Consider the objects on the opposite page, unprepossessing but redolent with history—for they are the writing case and one of the camp cups used by George Washington during the Revolution.

They are just two of hundreds of items in a major exhibit on Washington that opens this February to commemorate the 250th anniversary of his birth. “Our aim is to present, as nearly as possible, Washington the man—not the myth,” the exhibit’s director, Margaret Klapthor, has said, and to do this she and her co-workers have gathered an extraordinary collection of artifacts, among them his cradle and christening dress; the compass he used as a professional surveyor; the tattered field tent, mess kit, blanket, and telescope that accompanied him during his Revolutionary campaigns; a gold-headed walking stick bequeathed to him by Benjamin Franklin (who had himself received it from one of his French admirers); and, yes, one pair of his several sets of dentures (which, contrary to common belief, were not made of wood but of gold and ivory).

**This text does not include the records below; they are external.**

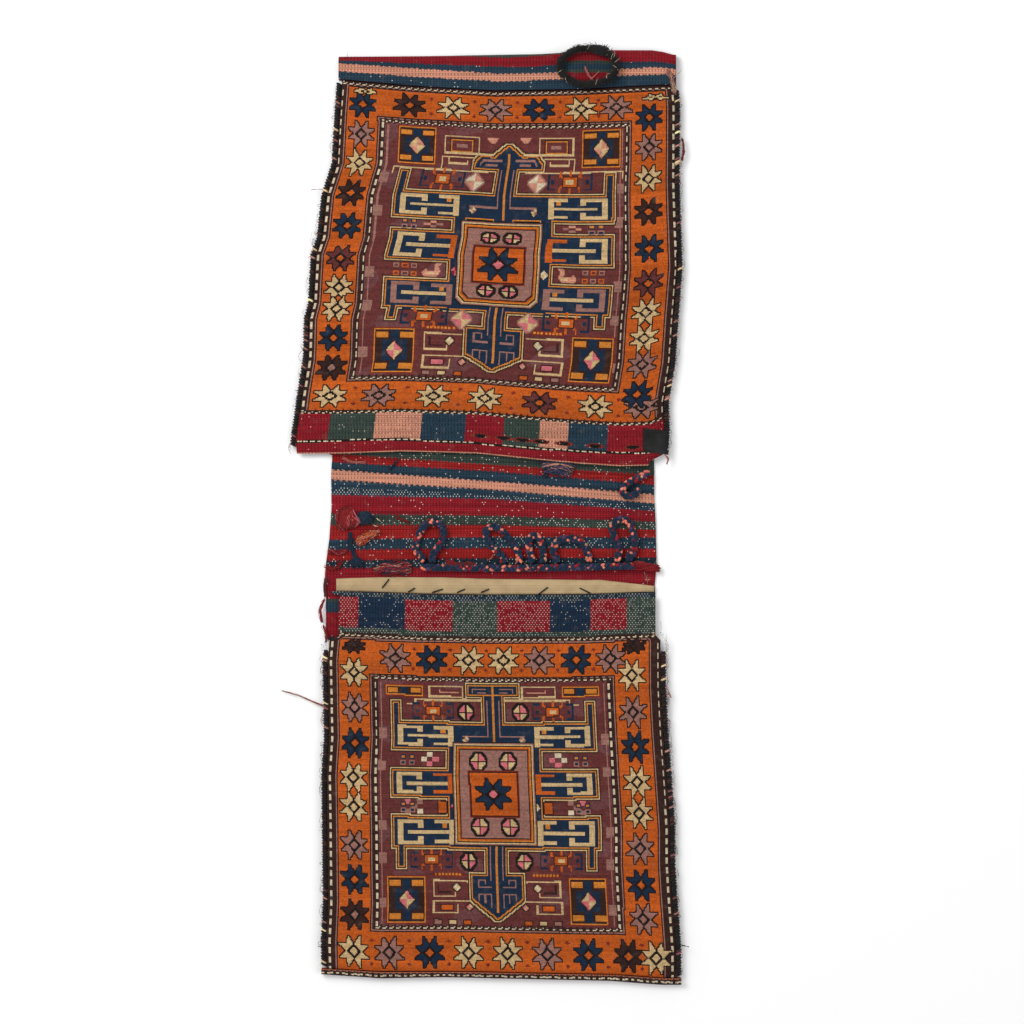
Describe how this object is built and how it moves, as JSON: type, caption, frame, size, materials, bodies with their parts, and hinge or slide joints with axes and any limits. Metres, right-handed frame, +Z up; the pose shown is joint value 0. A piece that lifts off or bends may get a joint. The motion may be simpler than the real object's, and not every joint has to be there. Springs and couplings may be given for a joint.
{
  "type": "double saddle bag",
  "caption": "Flat-woven double saddle bag laid flat: two open pockets with wrapped-weave faces, a striped bridge, sewn sides and braided closing loops.",
  "frame": {"origin": "middle of the bag's box on the ground it lies on", "axes": "+Y along the bag towards the upper pocket's folded end, +X to the right as seen from above, +Z up off the decorated side"},
  "size_m": [0.5291, 1.2688, 0.0263],
  "materials": {
    "kilim_wool": "matte weft-faced wool in narrow stripes of red, blue, moss and salmon",
    "face_wool": "matte wrapped-weft wool with an orange star border and a dark patterned field",
    "goat_hair": "coarse dark goat hair",
    "cotton_tape": "cream cotton tape",
    "black_cloth": "matte black cloth",
    "braid_wool": "navy braided wool with salmon flecks",
    "red_wool": "loose red wool",
    "salmon_wool": "loose salmon wool",
    "purple_wool": "felted blue and purple wool"
  },
  "bodies": {
    "root": {"striped_back_and_bridge": "kilim_wool", "top_end_fold": "kilim_wool", "bottom_end_fold": "face_wool", "upper_pocket_face": "face_wool", "lower_pocket_face": "face_wool", "upper_seam_left": "goat_hair", "upper_seam_right": "goat_hair", "lower_seam_left": "goat_hair", "lower_seam_right": "goat_hair", "mouth_tape": "cotton_tape", "corner_patch": "black_cloth", "goat_hair_ring": "goat_hair", "braid_along_bridge": "braid_wool", "braid_loop_1": "braid_wool", "braid_loop_2": "braid_wool", "braid_loop_3": "braid_wool", "braid_loop_4": "braid_wool", "braid_loop_5": "braid_wool", "braid_end_at_lip": "braid_wool", "wool_tuft_red": "red_wool", "wool_tuft_navy": "braid_wool", "wool_tuft_salmon": "salmon_wool", "wool_tuft_blue_end": "braid_wool", "wool_tuft_knotted": "salmon_wool", "wool_tuft_at_lip": "purple_wool"}
  },
  "joints": []
}
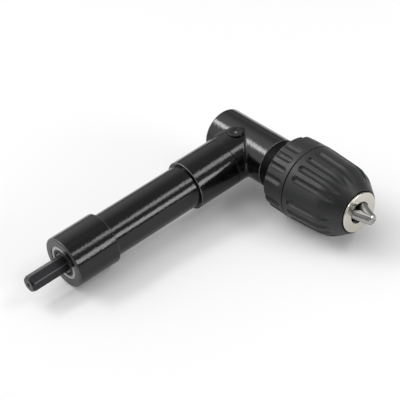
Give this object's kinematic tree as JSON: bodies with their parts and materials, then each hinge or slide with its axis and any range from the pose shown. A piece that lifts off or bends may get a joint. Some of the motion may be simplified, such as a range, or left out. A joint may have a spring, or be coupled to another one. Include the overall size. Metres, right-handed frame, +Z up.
{
  "type": "right angle drill attachment",
  "caption": "Right angle drill attachment: a hexagonal shank drives mitre gears in a painted head that turn a keyless jaw chuck.",
  "frame": {"origin": "centre of the rear collar's end face, on the input axis, where the drive shank comes out", "axes": "+X along the input axis from the shank towards the gear head, -Y along the output axis towards the chuck's nose, +Z up, out of the plane of the two axes, on the side of the plug"},
  "size_m": [0.1662, 0.1109, 0.0414],
  "materials": {
    "painted_black": "gloss black paint with a fine hammer texture",
    "plug_black": "gloss black",
    "cap_black": "satin black",
    "seal_rubber": "black nitrile",
    "bronze": "sintered bronze",
    "bearing_steel": "ground and polished",
    "shield_steel": "pressed sheet steel",
    "spring_steel": "hardened, oiled",
    "blackened_steel": "black oxide, satin",
    "gear_steel": "machined, oiled",
    "chuck_steel": "turned",
    "chuck_plastic": "moulded nylon, matte",
    "nickel": "satin nickel plate",
    "jaw_steel": "ground, satin"
  },
  "bodies": {
    "housing": {"rear_collar": "painted_black", "extension_tube": "painted_black", "front_collar": "painted_black", "gear_head": "painted_black", "grease_plug": "plug_black", "front_cap": "cap_black", "spindle_seal": "seal_rubber", "tail_bush": "bronze", "rear_bearing_shields": "shield_steel", "rear_bearing_outer_ring": "bearing_steel", "rear_bearing_balls": "bearing_steel", "front_bearing_outer_ring": "bearing_steel", "front_bearing_balls": "bearing_steel", "spindle_bearing_outer_ring": "bearing_steel", "spindle_bearing_balls": "bearing_steel", "bearing_circlip": "spring_steel"},
    "drive_shaft": {"input_shaft": "blackened_steel", "drive_pinion": "gear_steel", "pinion_pin": "spring_steel", "rear_bearing_inner_ring": "bearing_steel", "front_bearing_inner_ring": "bearing_steel", "shaft_circlip": "spring_steel"},
    "spindle": {"output_spindle": "gear_steel", "output_gear": "gear_steel", "gear_pin": "spring_steel", "spindle_bearing_inner_ring": "bearing_steel", "chuck_body": "chuck_steel", "chuck_rear_ring": "chuck_plastic", "chuck_screw": "chuck_steel", "nose_ring": "nickel", "thrust_washer": "spring_steel", "thrust_balls": "bearing_steel"},
    "sleeve": {"grip_sleeve": "chuck_plastic", "split_nut": "gear_steel", "nut_band": "spring_steel"},
    "jaw_a": {"jaw_1": "jaw_steel"},
    "jaw_b": {"jaw_2": "jaw_steel"},
    "jaw_c": {"jaw_3": "jaw_steel"}
  },
  "joints": [
    {"name": "output_spin", "type": "hinge", "parent": "housing", "child": "spindle", "pos_m": [0.1245, 0, 0], "axis": [0, -1, 0], "continuous": true},
    {"name": "input_spin", "type": "hinge", "parent": "housing", "child": "drive_shaft", "pos_m": [0, 0, 0], "axis": [1, 0, 0], "continuous": true},
    {"name": "sleeve_turn", "type": "hinge", "parent": "spindle", "child": "sleeve", "pos_m": [0.1245, -0.06, 0], "axis": [0, -1, 0], "range_deg": [0, 3174.6]},
    {"name": "jaw_slide_a", "type": "slide", "parent": "spindle", "child": "jaw_a", "axis": [0.2223, 0.9511, 0.2147], "range_m": [0, 0.01765]},
    {"name": "jaw_slide_b", "type": "slide", "parent": "spindle", "child": "jaw_b", "axis": [0.0748, 0.9511, -0.2998], "range_m": [0, 0.01765]},
    {"name": "jaw_slide_c", "type": "slide", "parent": "spindle", "child": "jaw_c", "axis": [-0.297, 0.9511, 0.0852], "range_m": [0, 0.01765]}
  ],
  "couplings": [
    {"joint": "input_spin", "follows": "output_spin", "ratio": 1},
    {"joint": "jaw_slide_a", "follows": "sleeve_turn", "m_per_rad": 0.00031831},
    {"joint": "jaw_slide_b", "follows": "sleeve_turn", "m_per_rad": 0.00031831},
    {"joint": "jaw_slide_c", "follows": "sleeve_turn", "m_per_rad": 0.00031831}
  ]
}
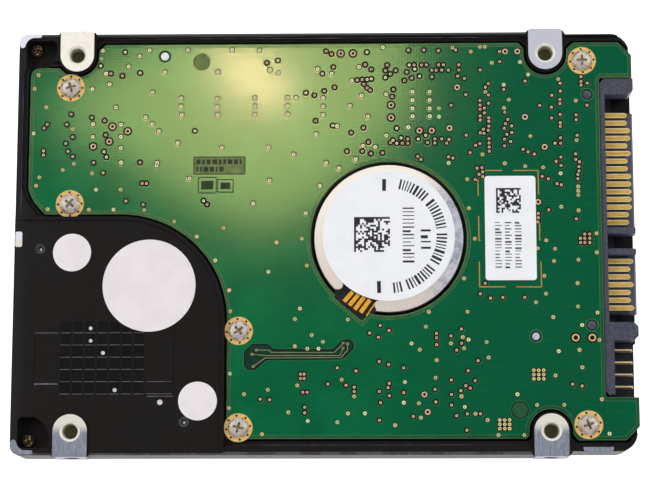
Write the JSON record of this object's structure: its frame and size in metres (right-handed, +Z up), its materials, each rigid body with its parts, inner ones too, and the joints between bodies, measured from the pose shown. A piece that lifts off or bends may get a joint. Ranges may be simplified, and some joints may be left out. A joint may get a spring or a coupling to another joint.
{
  "type": "hard disk drive",
  "caption": "Laptop-size hard disk drive with a black cast base, green circuit board, serial connector, spinning disks and a swinging head arm.",
  "frame": {"origin": "centre of the face of the cover label that the drive rests on, on the centre line between the side mounting faces", "axes": "+X along the drive towards the connector end, +Y across the drive, +Z up through the circuit board, out of the bottom mounting holes"},
  "size_m": [0.1004, 0.0698, 0.0095],
  "materials": {
    "black_casting": "satin black electro-coat over die-cast aluminium, machined bright at the mounting lugs",
    "cover_metal": "brushed sheet",
    "gasket_foam": "matte",
    "label_paper": "satin white film",
    "seal_paper": "satin white film, slightly warm",
    "gold_screw": "yellow passivated",
    "nickel_screw": "bright nickel",
    "circuit_board": "green solder mask over glass-fibre laminate",
    "insulator": "thin film",
    "chip_black": "moulded epoxy",
    "ceramic_part": "fired",
    "crystal_can": "bright can",
    "connector_plastic": "moulded, slate grey",
    "black_plastic": "moulded",
    "gold_contact": "gold plate",
    "motor_metal": "turned",
    "stator_steel": "stamped laminations",
    "copper_winding": "enamelled copper wire",
    "bearing_bronze": "turned",
    "ground_steel": "ground",
    "disk_coating": "polished",
    "arm_aluminium": "machined",
    "spring_steel": "rolled sheet",
    "magnet_nickel": "satin nickel plate",
    "yoke_steel": "nickel plated",
    "bumper_rubber": "matte",
    "latch_plastic": "moulded",
    "flex_film": "polyimide film",
    "filter_felt": "non-woven"
  },
  "bodies": {
    "root": {"base_casting": "black_casting", "top_cover": "cover_metal", "cover_gasket": "gasket_foam", "cover_label": "label_paper", "cover_screws": "gold_screw", "seal_disc_large": "seal_paper", "seal_discs_small": "seal_paper", "pcb": "circuit_board", "pcb_label": "label_paper", "pcb_screws": "nickel_screw", "insulator_sheet": "insulator", "main_controller": "chip_black", "memory_chip": "chip_black", "motor_driver": "chip_black", "capacitors": "ceramic_part", "inductors": "chip_black", "crystal": "crystal_can", "sata_housing": "connector_plastic", "power_contacts": "gold_contact", "signal_contacts": "gold_contact", "jumper_pins": "gold_contact", "motor_base": "motor_metal", "spindle_label": "label_paper", "motor_connector": "black_plastic", "motor_contacts": "gold_contact", "stator_core": "stator_steel", "stator_coils": "copper_winding", "bearing_sleeve": "bearing_bronze", "pivot_shaft": "ground_steel", "pivot_bearings": "ground_steel", "pivot_screw": "nickel_screw", "yoke_upper": "yoke_steel", "yoke_lower": "yoke_steel", "magnet_upper": "magnet_nickel", "magnet_lower": "magnet_nickel", "yoke_posts": "ground_steel", "crash_stops": "bumper_rubber", "latch_pin": "ground_steel", "load_ramp": "latch_plastic", "ramp_screw": "ground_steel", "flex_cable": "flex_film", "head_connector": "black_plastic", "recirculation_filter": "filter_felt", "breather_filter": "filter_felt"},
    "rotor": {"spindle_shaft": "ground_steel", "spindle_hub": "motor_metal", "rotor_magnet": "stator_steel", "platter_lower": "disk_coating", "platter_upper": "disk_coating", "platter_spacer": "motor_metal", "disk_clamp": "spring_steel", "clamp_screws": "ground_steel"},
    "actuator": {"pivot_sleeve": "ground_steel", "e_block": "arm_aluminium", "load_beams": "spring_steel", "head_sliders": "ceramic_part", "preamp_chip": "chip_black", "voice_coil": "copper_winding", "coil_frame": "black_plastic"},
    "latch": {"latch_arm": "latch_plastic"}
  },
  "joints": [
    {"name": "spindle_spin", "type": "hinge", "parent": "root", "child": "rotor", "pos_m": [0.01043, 0.00033, 0.005], "axis": [0, 0, 1], "continuous": true},
    {"name": "actuator_swing", "type": "hinge", "parent": "root", "child": "actuator", "pos_m": [-0.0282, -0.00736, 0.0044], "axis": [0, 0, 1], "range_deg": [-35, 0]},
    {"name": "latch_swing", "type": "hinge", "parent": "root", "child": "latch", "pos_m": [-0.0353, -0.02923, 0.0044], "axis": [0, 0, 1], "range_deg": [0, 9]}
  ]
}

This spectacular exhibit, which will be on display until January 7, 1983, is suitably lioused in what must be one of the most remarkable museums in the world: the National Museum of American History in Washington, D. C. When the museum opened in 1964—appropriately enough in the shadow of the Washington Monument—it was called the National Museum of History and Technology (the name was changed last October). Its three floors of public exhibits can legitimately be called the storehouse of the nation’s memory. For in its possession, under the aegis of the Smithsonian Institution, are more than seventeen million things that Americans have chosen not to throw away.

Those seventeen million objects are not all there to be seen, of course; they have not yet even been thoroughly catalogued, a job that is testing the mettle of modern computer technology. Most are stashed in storerooms in the basement of the museum’s imposing building, or in warehouses within the region. But there is plenty left, splendidly displayed, a cornucopia of things that illustrate the habits, tastes, dress, concerns, conflicts, politics, wars, and technology of Americans over nearly three hundred years.

There is the room from a house built in 1684, the reflecting candle-lamp used by Thomas Jefferson to write the Declaration of Independence, a handmade cello from 1794, a typical World War II barracks (complete with latrine). There is Alexander Graham Bell’s telephone of 1876, Thomas Edison’s “talking telegraph” of 1877, William Sewall’s heart-pump of 1950. There are parts of the Sturbridge Lion and all of the incredibly massive “1401,” two locomotives that bracket the age of steam railroading in America. There are gowns worn by every First Lady in our history, a post office and a candy store from the nineteenth century, a miner’s cabin from the era of the gold rush, pioneer utensils from the eighteenth century. There are stamps, coins, kitchens, cars, typewriters, toys, wooden Indians, tractors, plows, bicycles; steam, hot-air, internal combustion, and electric engines; cyclotrons, telephones, campaign buttons, protest banners, printing presses, guns, computers, pens, cameras, carpenter’s tools, grooming kits; the huge, half-naked statue of George Washington by Horatio Greenough; and the immense flag which flew over Fort McHenry and inspired Francis Scott Key to write “The StarSpangled Banner.”

And on, and on … a very department store of American history. And Americans respond, by the carloads and busloads, more than six million of them every year. The museum’s director, Roger Kennedy, suggests why in his introduction to Shirley Abbott’s extraordinary book, The National Museum of American History (recently published by Harry N. Abrams): “We work, in the interest of generations that will come after us, to store up and recall the objects that are important witnesses of our past. … These are the ones that draw from our unconscious the electricity that builds up there, awaiting a powerful symbol to which it can arc. In that moment, a recognition—a knowing again—occurs, which helps us see in that symbol an old friend.”